The shift: agents do work

The previous generation of automation was a script: it ran when triggered, returned an output, and stopped. An agent is different. It interprets ambiguous input, calls tools, makes a sequence of decisions, and produces a result without step-by-step supervision. That is what a junior knowledge worker does. Treating it as a tool understates both the capability and the risk.

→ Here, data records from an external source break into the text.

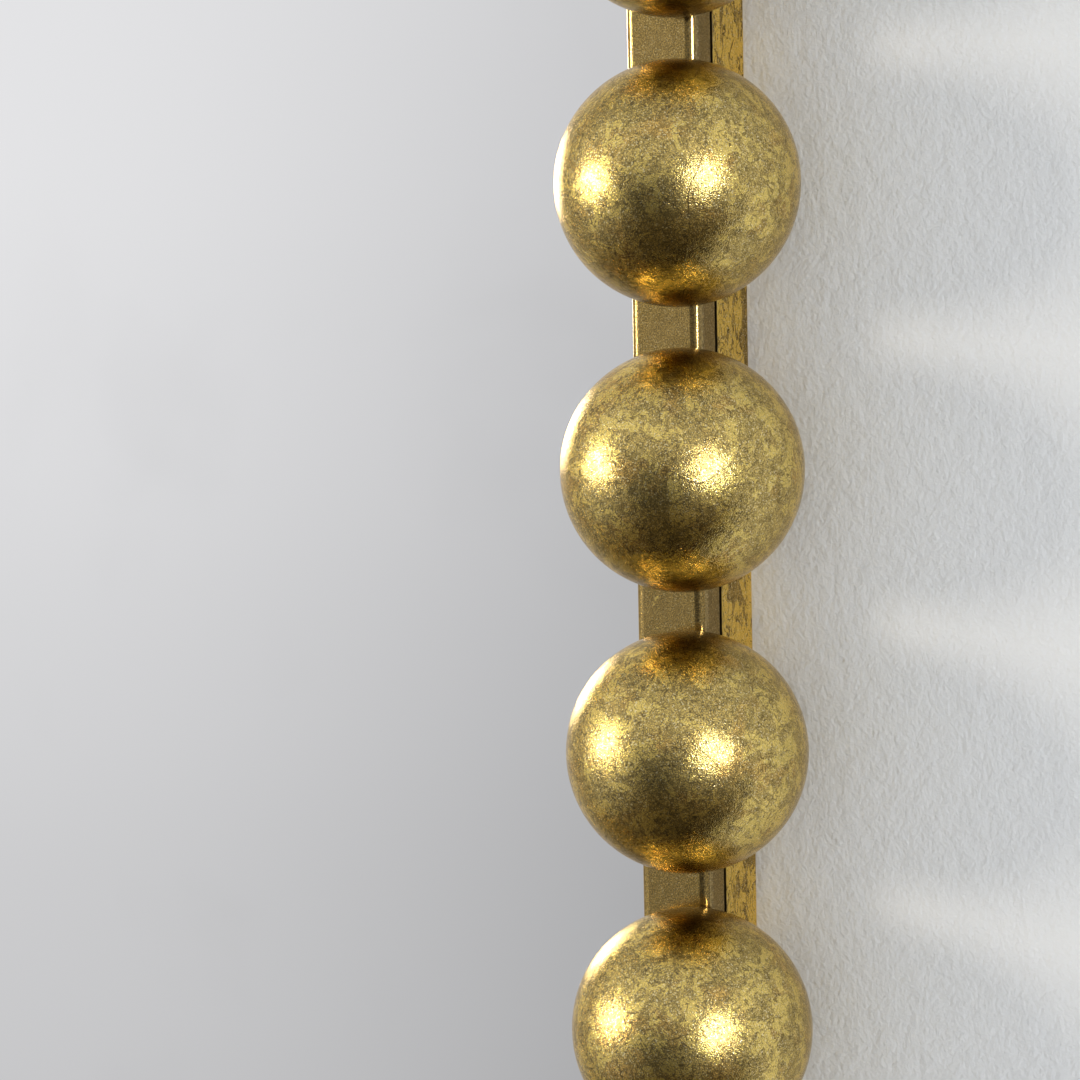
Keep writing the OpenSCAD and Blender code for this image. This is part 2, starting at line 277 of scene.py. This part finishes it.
def leaf_layers(n, here, leaf, patina, cover, worm, lively=1.0):
    """Ragged islands of leaf on the patina, with dark lines, painted sparkle and painted glints: colour,
    clean share and relief.

    Leaf lies where a noise passes the level cover. Worm is the strength of the fine dark lines, and lively
    that of the patina's mottling and of the painted glints.
    """
    swirled = n.drift(here, size=0.009, reach=0.006)
    patches = n.noise(swirled, ISLAND_SIZE, detail=5.0, rough=0.70, twist=0.6)
    clusters = n.scale(n.noise(here, CLUSTER_SIZE, detail=1.0), -CLUSTER_SPREAD, CLUSTER_SPREAD)
    clean = n.step(n.math("ADD", patches, clusters), cover - ISLAND_EDGE, cover + ISLAND_EDGE)
    flakes = n.noise(swirled, MOTTLE_SIZE, detail=5.0, rough=0.75, twist=0.4)
    worms = n.ridges(n.drift(here, size=0.004, reach=0.002), LINE_SIZE, width=0.040, twist=1.0)
    creases = n.ridges(n.drift(here, size=0.03, reach=0.02), CREASE_SIZE, width=0.004, detail=0.0, twist=0.3)
    grain = n.noise(n.place(), GRAIN_SIZE, detail=1.0, rough=0.7)

    lighter = n.blend(lively, patina, MOTTLE, "MULTIPLY")
    colour = n.blend(n.step(flakes, 0.44, 0.56), patina, lighter)
    colour = n.blend(clean, colour, leaf)
    lines = n.math("MAXIMUM", n.math("MULTIPLY", worms, worm), n.math("MULTIPLY", creases, 0.5))
    colour = n.blend(lines, colour, n.blend(1.0, patina, DARK_LINE, "MULTIPLY"))
    # Painted sparkle: the grain's tone, lighter and darker by turns, weaker on clean leaf
    painted_sparkle = n.step(grain, 0.3, 0.7, at_low=0.54, at_high=1.44)
    painted_sparkle = n.mix(n.math("MULTIPLY", clean, 0.5), painted_sparkle, 1.0)
    tint = n.add("ShaderNodeCombineColor", {0: painted_sparkle, 1: painted_sparkle, 2: painted_sparkle}).outputs[0]
    colour = n.blend(1.0, colour, tint, "MULTIPLY")
    # Pale painted glints, scattered over the leaf
    painted_glints = n.step(n.noise(n.place(), PAINTED_GLINT_SIZE, detail=0.0), 0.67, 0.75, at_high=0.7 * lively)
    colour = n.blend(painted_glints, colour, PAINTED_GLINT)

    relief = n.total([
        (n.noise(here, WAVE_SIZE, detail=1.0), WAVE_HEIGHT),
        (flakes, FLAKE_HEIGHT),
        (creases, CREASE_HEIGHT),
        (grain, GRAIN_HEIGHT),
    ])
    return colour, clean, relief


def ball_leaf(name, axes):
    """Gold leaf on a ball, with painted shade at the poles where the next balls along these axes stand
    close.
    """
    material, n = new_material(name)
    here = n.place()
    warm = n.step(n.noise(here, size=0.007), 0.5, 0.7, at_high=0.6)
    patina = n.blend(warm, PATINA, WARM_PATINA)
    colour, clean, relief = leaf_layers(n, here, LEAF, patina, BALL_COVER, worm=0.85)
    pole = 0.0
    for axis in axes:
        pole = n.math("MAXIMUM", pole, n.math("ABSOLUTE", n.split(n.normal())[axis]))
    # Painted shade, near black, at the poles where the next balls stand close
    painted_pole_shade = n.math("ADD", pole, n.scale(n.noise(here, size=0.005, detail=4.0, rough=0.6), -0.14, 0.14))
    colour = n.blend(n.step(painted_pole_shade, 0.85, 1.03, at_high=0.7), colour, DIRT_AND_SHADE)
    metal_leaf(n, colour, n.scale(clean, 0.21, 0.19), relief, BALL_LACQUER)
    return material


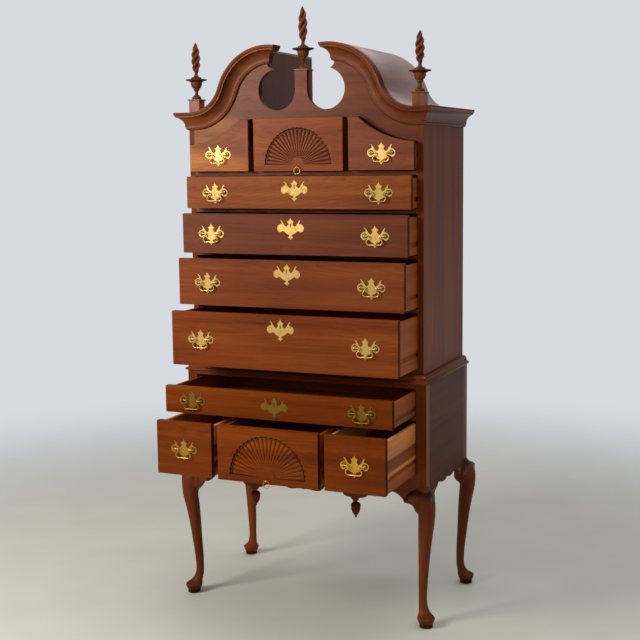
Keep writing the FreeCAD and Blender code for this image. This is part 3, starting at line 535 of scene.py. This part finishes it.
# radius, height above the plinth
urn_profile = [
    (0.0, 0.0), (0.0155, 0.0), (0.0170, 0.002), (0.0175, 0.0045), (0.0166, 0.008), (0.0130, 0.012),
    (0.0088, 0.0155), (0.0064, 0.019), (0.0057, 0.023), (0.0058, 0.027), (0.0068, 0.030), (0.0092, 0.0325),
    (0.0096, 0.0335), (0.0116, 0.0347), (0.0122, 0.0365), (0.0112, 0.0382), (0.0112, 0.0390),
    (0.0152, 0.0425), (0.0185, 0.0475), (0.0205, 0.0535), (0.0212, 0.0600), (0.0211, 0.0620),
    (0.0226, 0.0640), (0.0262, 0.0664), (0.0315, 0.0682), (0.0360, 0.0692), (0.0385, 0.0700),
    (0.0399, 0.0714), (0.0398, 0.0730), (0.0382, 0.0741), (0.0330, 0.0744), (0.0265, 0.0750),
    (0.0205, 0.0762), (0.0188, 0.0766), (0.0196, 0.0783), (0.0190, 0.0802), (0.0160, 0.0818),
    (0.0120, 0.0832), (0.0086, 0.0856), (0.0066, 0.0892), (0.0058, 0.0930), (0.0, 0.0930)]
flame_start, flame_tip = 0.0925, 0.0003
# share of the flame's height, reach of the three strands
flame_form = [
    (0.0, 0.0057), (0.06, 0.0078), (0.14, 0.0122), (0.24, 0.0152), (0.36, 0.0166), (0.50, 0.0170),
    (0.64, 0.0158), (0.76, 0.0132), (0.86, 0.0098), (0.94, 0.0056), (0.985, 0.0020), (1.0, 0.0004)]
sealed = 1e-6                  # points of a new mesh that are closer than this become one


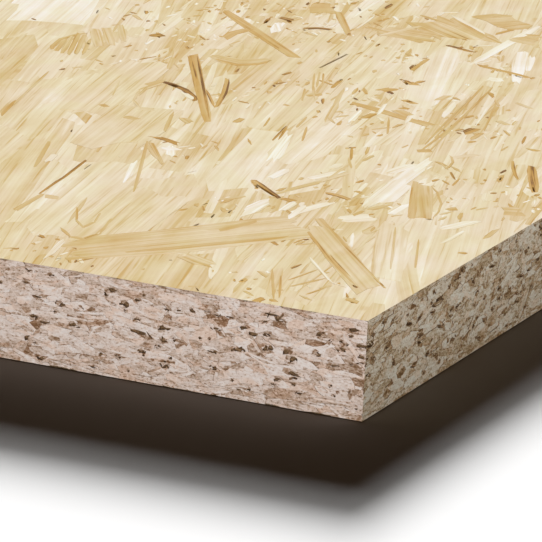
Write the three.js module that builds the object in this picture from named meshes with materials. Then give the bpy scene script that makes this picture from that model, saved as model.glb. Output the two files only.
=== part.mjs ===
// A square-edged oriented strand board panel, lying flat on its broad face.
//
// The board is pressed as one mat of glued strands and then sawn to size, so it is one solid:
// a flat sheet with sharp arrises, four sawn edges at right angles to the faces, and no tongue,
// groove, rebate or rounded corner.
//
// Frame, in millimetres: +Y runs along the panel, the way most of the face strands lie, +X runs
// across it and +Z is up. The origin is at the centre of the underside.

import * as THREE from 'three';

// Driving dimensions.
const panelLength = 1220; // along Y: the four-foot stock length
const panelWidth = 610; // along X: the two-foot stock width
const panelThickness = 18; // along Z: between the two pressed faces

// Surface, as the mean of the pale and the amber strands.
const strandColour = 0xddc79b;
const strandRoughness = 0.78;

// The sheet itself: pressed flat on two faces and sawn square on the other four.
function makePanel() {
  const sheet = new THREE.BoxGeometry(panelWidth, panelLength, panelThickness);
  const pressedStrands = new THREE.MeshStandardMaterial({
    color: strandColour,
    roughness: strandRoughness,
    metalness: 0,
  });
  const panel = new THREE.Mesh(sheet, pressedStrands);
  panel.name = 'osb_panel';
  panel.position.z = panelThickness / 2; // the underside rests at Z = 0
  return panel;
}

const part = new THREE.Group();
part.add(makePanel());

export default part;
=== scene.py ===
import math

import bpy
import numpy as np
from mathutils import Matrix, Vector
from mathutils.geometry import delaunay_2d_cdt


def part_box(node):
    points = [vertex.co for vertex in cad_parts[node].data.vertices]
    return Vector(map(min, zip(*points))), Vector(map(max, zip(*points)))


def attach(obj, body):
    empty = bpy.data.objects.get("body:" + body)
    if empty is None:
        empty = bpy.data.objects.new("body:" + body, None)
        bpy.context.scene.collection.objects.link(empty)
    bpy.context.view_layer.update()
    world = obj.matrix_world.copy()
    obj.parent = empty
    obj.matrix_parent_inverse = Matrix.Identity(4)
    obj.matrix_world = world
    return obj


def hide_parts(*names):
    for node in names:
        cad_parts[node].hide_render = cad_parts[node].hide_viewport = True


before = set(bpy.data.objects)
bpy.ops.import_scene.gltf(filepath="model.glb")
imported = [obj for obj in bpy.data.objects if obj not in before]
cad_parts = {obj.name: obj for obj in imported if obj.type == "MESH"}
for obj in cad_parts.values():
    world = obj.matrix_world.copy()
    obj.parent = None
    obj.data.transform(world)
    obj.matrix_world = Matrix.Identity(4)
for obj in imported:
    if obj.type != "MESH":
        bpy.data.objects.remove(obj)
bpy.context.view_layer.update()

# The panel's faces are dressed in closed skins. Each skin is cut along the outlines of the wood flakes
# that show in it. Lengths are in millimetres in the plane of a face, unless a comment says otherwise.

MM = 0.001
low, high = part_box("osb_panel")
WIDTH, LENGTH, THICK = [round((b - a) / MM, 2) for a, b in zip(low, high)]
HALF_X, HALF_Y = WIDTH / 2, LENGTH / 2

SKIN_TILE = 305.0    # how much of a face's length one skin covers
STRAND_PIXEL, CHIP_PIXEL = 0.25, 0.1    # the grids that say which flake shows where
CLOSE = 0.01    # points nearer than this become one
FLAKE_LEVELS, LEVELS = 3, 5    # flakes lie at the levels 0 to 2 of a skin
VOID, SKIRT = 3, 4    # the levels of gaps and of the hidden underside
SKIRT_DEPTH = 1.4
VOID_TONE = 2.0    # the finish of a gap's floor, painted dark as shade; flakes have tones of 0 to 1


def linked(name, data):
    """An object of the scene that holds the data."""
    made = bpy.data.objects.new(name, data)
    bpy.context.scene.collection.objects.link(made)
    return made


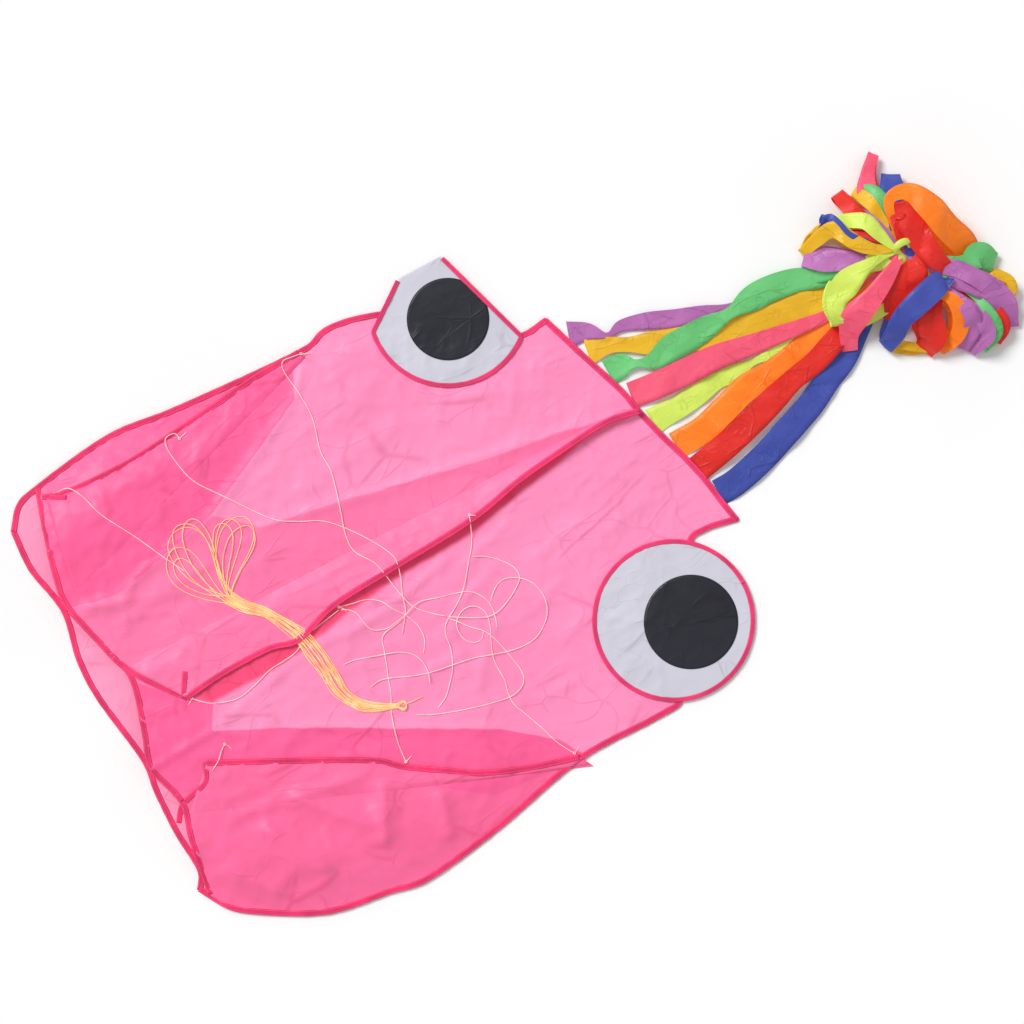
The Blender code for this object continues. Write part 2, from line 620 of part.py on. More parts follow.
def rear_point(near):
    """The point of the streamers' seam, just clear of the rear edge, that is nearest to a point."""
    along = rear_direction()
    start = (REAR_EDGE[0][0] + TAIL_SEAM_GAP + 0.001, REAR_EDGE[0][1])
    t = (near[0] - start[0]) * along[0] + (near[1] - start[1]) * along[1]
    return start[0] + along[0] * t, start[1] + along[1] * t


def make_lobe(name, degrees, reach):
    """The folded rest of one streamer: a rounded lobe that grows out of the knot."""
    angle = math.radians(degrees)
    out = Vector((math.cos(angle), math.sin(angle), 0))
    side = Vector((-math.sin(angle), math.cos(angle), 0))
    centre = Vector((*KNOT, 0))
    start = KNOT_RADIUS + 0.003
    sections = []
    for i in range(11):
        t = i / 10
        swell = math.sin(math.pi * min(0.97, 0.16 + 0.84 * t)) ** 0.6
        growth = ease(t * 1.7 + 0.1)
        radius = start + (reach - start) * t
        half_wide = min(LOBE_HALF_WIDTH * swell * (0.35 + 0.65 * growth), LOBE_SHARE * radius)
        half_high = LOBE_HEIGHT / 2 * swell * (0.45 + 0.55 * growth)
        base = 0.012 * (1 - growth)
        middle = centre + out * radius + Vector((0, 0, base + half_high + 0.0006))
        sections.append([
            middle + side * half_wide * math.cos(2 * math.pi * k / 10)
            + Vector((0, 0, half_high * math.sin(2 * math.pi * k / 10)))
            for k in range(10)
        ])
    loft(name + "_streamer_bundle", sections, COLOURS[name])


def make_tail():
    for layer, (name, route) in enumerate(STREAMERS.items()):
        make_streamer(name, route, layer)
    for name, (degrees, reach) in LOBES.items():
        make_lobe(name, degrees, reach)
    sections = []
    for i in range(7):
        lean = math.pi * (i + 0.7) / 7.4
        radius, z = KNOT_RADIUS * math.sin(lean), KNOT_HEIGHT - KNOT_RADIUS * 1.4 * math.cos(lean)
        sections.append([
            (KNOT[0] + radius * math.cos(math.pi * k / 6), KNOT[1] + radius * math.sin(math.pi * k / 6), z)
            for k in range(12)
        ])
    loft("bundle_tie", sections, COLOURS["lime"])


# Bridle


def resting_heights(line, layer):
    """Heights of a line laid over the kite: level over what is near, then smoothed."""
    tops = [surface_top(x, y) for x, y in line]
    window = max(1, round(0.015 / (length_of(line) / (len(line) - 1))))
    level = [max(tops[max(0, i - window):i + window + 1]) for i in range(len(tops))]
    soft = []
    for i in range(len(level)):
        near = level[max(0, i - window):i + window + 1]
        soft.append(max(sum(near) / len(near), tops[i]))
    return [z + 0.001 + LINE_WIDE / 2 + layer * LINE_PITCH for z in soft]


def make_line(name, layer, route):
    curve = smooth(route)
    count = min(LINE_POINTS, max(8, round(length_of(curve) / LINE_SPACING)))
    line = spaced(curve, count)
    heights = resting_heights(line, layer)
    data = bpy.data.curves.new(name, "CURVE")
    data.dimensions = "3D"
    data.bevel_depth = LINE_WIDE / 2
    data.bevel_resolution = 2
    data.use_fill_caps = True
    data.resolution_u = 1
    data.render_resolution_u = 0
    spline = data.splines.new("POLY")
    spline.points.add(count - 1)
    for point, (x, y), z in zip(spline.points, line, heights):
        point.co = (x, y, z, 1)
    data.materials.append(material(name + "_material", LINE_PINK, 0.6))
    bpy.context.collection.objects.link(bpy.data.objects.new(name, data))


def make_hank():
    """The gathered line: one closed solid with the outer shape of the hank."""
    stations = spaced(smooth(HANK), 34)
    line = [(x, y) for x, y, _ in stations]
    heights = resting_heights(line, HANK_LAYER)
    sections = []
    for i, (x, y, wide) in enumerate(stations):
        side = sideways(line, i)
        half = wide / 2
        z = heights[i]
        left = (x + side[0] * half, y + side[1] * half)
        right = (x - side[0] * half, y - side[1] * half)
        sections.append([(*left, z), (*right, z), (*right, z + HANK_THICK), (*left, z + HANK_THICK)])
    loft("bridle_hank", sections, HANK_CREAM, 0.6)
    end = spaced(smooth(HANK_END), 7)
    heights = resting_heights(end, HANK_LAYER)
    sections = []
    for i, (x, y) in enumerate(end):
        side = sideways(end, i)
        ring = []
        for k in range(8):
            angle = math.pi * (k + 0.5) / 4
            reach, z = HANK_END_WIDE / 2 * math.cos(angle), HANK_END_WIDE / 2 * math.sin(angle)
            ring.append((x + side[0] * reach, y + side[1] * reach, heights[i] + HANK_END_WIDE / 2 + z))
        sections.append(ring)
    loft("hank_tail", sections, HANK_CREAM, 0.6)


clear_scene()
make_body()
for rib, rib_corners in RIBS.items():
    make_rib(rib, rib_corners)
for keel_name, keel_shape in KEELS.items():
    make_keel(keel_name, keel_shape)
make_eye("left", LEFT_EYE, LEFT_PUPIL, True)
make_eye("right", RIGHT_EYE, RIGHT_PUPIL, False)
make_tail()
for line_name, (line_layer, line_route) in LINES.items():
    make_line(line_name, line_layer, line_route)
make_hank()
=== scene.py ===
"""Looks of the octopus kite: wrinkled nylon skins, hemmed keels, eyes, ribbons, bridle lines and stage.

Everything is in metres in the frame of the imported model: +X from the open mouth to the streamers,
+Y to the kite's left side as it lies belly up, +Z up from the floor. The tables of points are in
millimetres, because they are easier to read so, and metres() turns them into metres.
"""

import math
import random

import bpy
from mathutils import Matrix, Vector, noise
from mathutils.bvhtree import BVHTree


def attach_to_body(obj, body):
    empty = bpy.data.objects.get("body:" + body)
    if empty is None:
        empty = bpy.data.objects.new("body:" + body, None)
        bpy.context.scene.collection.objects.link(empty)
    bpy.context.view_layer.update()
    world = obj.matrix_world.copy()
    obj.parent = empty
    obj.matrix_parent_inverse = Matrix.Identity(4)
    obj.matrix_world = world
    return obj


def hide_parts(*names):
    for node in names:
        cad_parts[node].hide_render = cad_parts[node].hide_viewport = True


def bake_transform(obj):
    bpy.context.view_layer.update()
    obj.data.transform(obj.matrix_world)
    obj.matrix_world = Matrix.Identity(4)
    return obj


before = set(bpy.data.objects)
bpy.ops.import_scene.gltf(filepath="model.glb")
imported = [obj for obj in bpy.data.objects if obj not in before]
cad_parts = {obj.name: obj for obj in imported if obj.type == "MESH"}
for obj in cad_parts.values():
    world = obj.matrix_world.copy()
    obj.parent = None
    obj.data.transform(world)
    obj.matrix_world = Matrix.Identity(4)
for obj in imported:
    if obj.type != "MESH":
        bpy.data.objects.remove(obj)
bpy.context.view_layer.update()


def metres(points):
    """Points given in millimetres, in metres."""
    return [tuple(n / 1000 for n in point) for point in points]


# View
VIEW_CENTRE = (-0.069, 0.019)
VIEW_WIDTH = 1.536
VIEW_TURN = -27.97  # degrees, about the vertical
LENS = 90.0
SENSOR = 36.0

# Cloth, tape and line
CLOTH = 0.0003
TAPE_WIDTH = 0.009
TAPE_THICK = 0.0012
LINE = 0.0012
GAP = 0.0004  # between a piece and the one it lies on
RIBBON_WIDTH = 0.042
HIGHEST = 0.073  # nothing in the bundle stands taller
DOWN = Vector((0, 0, -1))

# Puff of the collapsed body, as in the frame
MOUTH_HEIGHT = 0.022
REAR_HEIGHT = 0.003
EDGE_SHOULDER = 0.11
MOUTH_X = -0.75
FLAT_X = -0.05
BACK_TOP = 0.0014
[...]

Putting agents on the org chart

Four attributes every agent needs
  1. 1
    Named human owner
    A specific person — not a team — who is accountable for the agent's outputs. Performance issues, errors and audits land with them.
  2. 2
    Scope of authority
    Documented list of what the agent can decide unilaterally, what requires human approval, and what is forbidden.
  3. 3
    Quality SLA
    Measurable target: accuracy, latency, escalation rate. Reviewed monthly, just like a human team's metrics.
  4. 4
    Sunset criteria
    Conditions under which the agent is paused or retired — model drift, regulatory change, error threshold breach.

Headcount + agent-count

The workforce plan now has two columns. The first is human headcount, as before. The second is agent-count — the number of distinct agents in production, each with their owner and SLA. The interesting question is the ratio. In a customer support function, an agent that resolves 60% of tier-1 tickets reduces the human team need by less than 60% (because the remaining 40% are the harder cases) but allows the team to handle 2–3x the volume. That is a substitution ratio of roughly 0.4 and a complement ratio of roughly 2.5. Both numbers belong in your plan.

What not to do

Counting agents as 'productivity gains' without naming the workforce-plan implications. Either roles change, headcount changes, or volume changes — pick which, openly.

The manager's job in 2026

The manager's day shifts
2024 manager
  • Assign work to people
  • 1:1s, coaching, growth
  • Performance reviews
  • Reactive fire-fighting
2026 manager
  • Supervise agents and people
  • 1:1s, coaching, growth (same)
  • Performance reviews (humans) + agent reviews
  • Exception handling + agent improvement

Governance and audit

Under the EU AI Act, agents used in employment decisions are high-risk and require human oversight, transparency, and conformity assessment. Under NYC Local Law 144, automated hiring tools require bias audits. The org-chart move — naming a human owner per agent — is also the compliance move. It is the person who signs the conformity record, sits in the audit, and answers when the regulator calls.